Have you ever thought whether or not there is an association between air pollution and the brain’s degeneration? Air pollution is one of the top 5 causes of death globally. It causes a conspicuous impact on the respiratory tract as well as our hearts. But a new study claims that it is notably altering our brains too!
Mexico City- an urban capital of Mexico undergoing air pollution crisis- was the center of this research that targeted the brains of children and young adults. The test population showed plaques, tangles, and growths linked with degenerative disorders such as Parkinson’s, Alzheimer’s, and Motor Neurone Disease (MND).
However, it is still not confirmed whether or not the presence of these markers permutes into neurological diseases later in life. Plaques and tangles can accumulate in the brains of patients diagnosed with Alzheimer’s and other neurological conditions. This breakthrough finding has inspired scientists worldwide to figure out the role of these biomarkers and their mechanism in the progression of diseases.
Almost 9 out of 10 world’s children live in places threatened by air pollution. There is a perpetual risk of inhaling particulate matter like PM2.5 and PM1, which can cause irreversible damage. The intensity of damage can only amplify with age due to the accumulation of these particles over time.
Previous studies have indicated that the nanoparticles such as PM2.5 and PM1 from the air may reach the brain. But can accumulation of minute airborne particles also trigger neurological degeneration? Is there any relation between air pollution and the brain’s degeneration with age? If yes, then this might be a preliminary indication of the correlation between air pollution and diseases like Alzheimer’s and Parkinson’s. It will also shed some light on the physiology of the association. It has thus raised the eyebrows of scientists all across the globe. And if there indeed is a possibility, we need to know before it is too late.
The study published in the journal Environmental Research focused on examining the brainstem of a recently deceased population with age ranging from 11 months to 27 years. The researchers dissected the brains of 186 subjects who died suddenly.
Children do not show symptoms of Alzheimer’s and Parkinson’s diseases, but they were crucial for this study. It is because their brains are not affected by other age-related contributing factors such as alcohol or other chemical intoxicants.
Therefore, it can provide better evidence to confirm whether there is a link between air pollution and the brain’s degeneration.
The Shocking Findings!
Quite shockingly, even the youngest brain stem of a mere 11-month-old baby showed brain abnormalities in the form of plaques and tangles. The rest of the subjects also showed similar growths.
Apart from biological markers, the examiners also witnessed the presence of metal-rich nanoparticles in substantia nigra – the area of the brain stem linked with the progression of Parkinson’s disease.

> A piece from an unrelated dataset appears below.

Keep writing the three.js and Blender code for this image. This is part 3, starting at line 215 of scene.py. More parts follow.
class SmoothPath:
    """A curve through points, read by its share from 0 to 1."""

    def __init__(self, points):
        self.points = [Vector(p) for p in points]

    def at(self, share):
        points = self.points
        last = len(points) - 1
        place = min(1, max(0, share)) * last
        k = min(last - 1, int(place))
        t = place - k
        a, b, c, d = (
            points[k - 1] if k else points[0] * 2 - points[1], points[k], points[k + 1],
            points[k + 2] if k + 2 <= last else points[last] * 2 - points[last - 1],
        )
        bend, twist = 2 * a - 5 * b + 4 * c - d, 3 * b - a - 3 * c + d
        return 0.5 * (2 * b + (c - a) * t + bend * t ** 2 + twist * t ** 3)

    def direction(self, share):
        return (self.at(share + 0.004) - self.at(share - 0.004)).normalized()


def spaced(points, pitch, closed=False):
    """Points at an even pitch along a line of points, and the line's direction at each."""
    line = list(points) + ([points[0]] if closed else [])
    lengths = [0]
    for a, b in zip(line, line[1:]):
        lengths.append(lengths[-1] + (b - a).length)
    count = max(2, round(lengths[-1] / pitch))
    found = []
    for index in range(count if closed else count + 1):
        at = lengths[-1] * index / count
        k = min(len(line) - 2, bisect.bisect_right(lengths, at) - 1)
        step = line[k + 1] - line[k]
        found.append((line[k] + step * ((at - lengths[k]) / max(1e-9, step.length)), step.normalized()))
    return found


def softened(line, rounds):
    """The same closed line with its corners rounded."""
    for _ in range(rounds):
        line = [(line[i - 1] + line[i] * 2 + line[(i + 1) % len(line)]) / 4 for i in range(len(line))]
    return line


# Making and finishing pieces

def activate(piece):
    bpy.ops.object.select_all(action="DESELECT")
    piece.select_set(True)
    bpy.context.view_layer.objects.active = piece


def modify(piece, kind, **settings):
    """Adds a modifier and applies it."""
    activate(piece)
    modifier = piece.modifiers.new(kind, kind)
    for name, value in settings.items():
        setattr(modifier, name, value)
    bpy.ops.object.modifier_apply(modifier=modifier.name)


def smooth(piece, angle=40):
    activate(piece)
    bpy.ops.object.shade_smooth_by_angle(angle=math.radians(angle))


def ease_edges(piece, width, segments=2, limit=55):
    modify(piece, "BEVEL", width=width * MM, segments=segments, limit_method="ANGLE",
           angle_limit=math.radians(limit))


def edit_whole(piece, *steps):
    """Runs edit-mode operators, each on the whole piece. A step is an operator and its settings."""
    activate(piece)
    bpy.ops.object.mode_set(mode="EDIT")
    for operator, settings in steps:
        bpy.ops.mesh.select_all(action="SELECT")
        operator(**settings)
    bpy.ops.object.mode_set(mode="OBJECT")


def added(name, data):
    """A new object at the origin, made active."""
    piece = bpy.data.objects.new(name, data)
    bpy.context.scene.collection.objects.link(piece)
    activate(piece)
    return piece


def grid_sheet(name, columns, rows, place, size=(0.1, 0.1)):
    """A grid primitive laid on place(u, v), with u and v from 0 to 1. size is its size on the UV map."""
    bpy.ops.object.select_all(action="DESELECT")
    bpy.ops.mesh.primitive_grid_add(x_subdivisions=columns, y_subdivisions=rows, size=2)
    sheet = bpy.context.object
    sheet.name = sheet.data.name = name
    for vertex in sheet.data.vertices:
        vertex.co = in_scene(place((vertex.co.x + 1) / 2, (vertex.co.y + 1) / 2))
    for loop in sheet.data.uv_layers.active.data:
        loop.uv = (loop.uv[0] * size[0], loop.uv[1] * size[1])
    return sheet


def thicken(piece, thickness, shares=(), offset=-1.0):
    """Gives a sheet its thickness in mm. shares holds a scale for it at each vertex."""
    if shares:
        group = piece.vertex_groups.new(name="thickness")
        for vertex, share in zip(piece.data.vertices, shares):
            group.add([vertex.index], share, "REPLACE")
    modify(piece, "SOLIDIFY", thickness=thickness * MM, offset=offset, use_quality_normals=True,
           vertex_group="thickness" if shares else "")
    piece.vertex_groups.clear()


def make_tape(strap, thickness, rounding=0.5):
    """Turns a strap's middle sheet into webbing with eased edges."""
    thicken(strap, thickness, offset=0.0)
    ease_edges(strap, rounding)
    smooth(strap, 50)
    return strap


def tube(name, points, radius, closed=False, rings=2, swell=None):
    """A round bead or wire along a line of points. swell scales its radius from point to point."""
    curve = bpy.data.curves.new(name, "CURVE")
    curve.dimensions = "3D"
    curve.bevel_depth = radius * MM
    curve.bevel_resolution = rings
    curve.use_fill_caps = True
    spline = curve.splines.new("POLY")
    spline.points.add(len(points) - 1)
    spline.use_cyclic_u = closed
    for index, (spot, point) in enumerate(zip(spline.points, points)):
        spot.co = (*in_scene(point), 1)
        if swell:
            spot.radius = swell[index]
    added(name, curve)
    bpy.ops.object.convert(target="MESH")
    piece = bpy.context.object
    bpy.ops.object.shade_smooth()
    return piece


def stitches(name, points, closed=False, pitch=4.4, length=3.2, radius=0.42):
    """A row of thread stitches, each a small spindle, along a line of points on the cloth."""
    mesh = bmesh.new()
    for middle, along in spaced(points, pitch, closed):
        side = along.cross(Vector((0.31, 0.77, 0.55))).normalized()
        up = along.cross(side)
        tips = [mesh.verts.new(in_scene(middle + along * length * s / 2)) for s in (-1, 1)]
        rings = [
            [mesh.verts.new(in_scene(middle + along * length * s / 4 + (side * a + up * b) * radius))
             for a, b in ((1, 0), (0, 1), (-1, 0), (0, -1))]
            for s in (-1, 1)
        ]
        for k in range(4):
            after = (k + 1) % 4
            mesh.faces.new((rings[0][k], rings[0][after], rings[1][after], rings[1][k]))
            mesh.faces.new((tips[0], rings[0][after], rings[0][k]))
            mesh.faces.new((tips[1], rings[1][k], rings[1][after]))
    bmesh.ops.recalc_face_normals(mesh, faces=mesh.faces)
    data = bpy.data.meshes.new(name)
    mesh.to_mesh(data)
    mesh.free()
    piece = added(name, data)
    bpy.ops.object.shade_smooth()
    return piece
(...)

Some nanoparticles extracted from the subjects were rich in iron and aluminium. These resembled the combustion- and friction-derived nanoparticles found in combustion engines.
Another observation included needle-like titanium-rich particles in the nerve cells of the gut wall.
However, the similarly-aged subjects from the less-polluted areas of the city did not show any of these observations.
Does that mean air pollution and the brain’s degeneration are correlated?
Unfortunately, yes! The siren of danger is ringing!
The presence of nerve cell growths, plaques, and tangles in the grey matter is a common feature of some variations of MND and Parkinson’s disease. Latter being the fastest-growing neurological condition in the world is associated with progressive neural damage.
The potentially-degenerative nanoparticles pave their way to the brain either via nasal passage or digestive tract after being swallowed. This finding presents air pollution as a plausible catalyst in the cognitive decay of those living in vulnerable areas.
Albeit there is no proven-casualty because of these nanoparticles, researchers are sure that their presence inside critical areas of the brain cannot be meaningless. If an 11-month-old child is displaying the markers, then the long-term impact can be catastrophic.
This research establishes a petrifying linkage between air pollution and the brain’s degeneration. The situation is alarming as scientists termed air pollution the Silent Pandemic earlier this year.
Therefore, the need to control air pollution has taken center stage. We need effective measures to counter this problem now more than ever. Otherwise, we might witness something more devastating than what novel coronavirus is causing.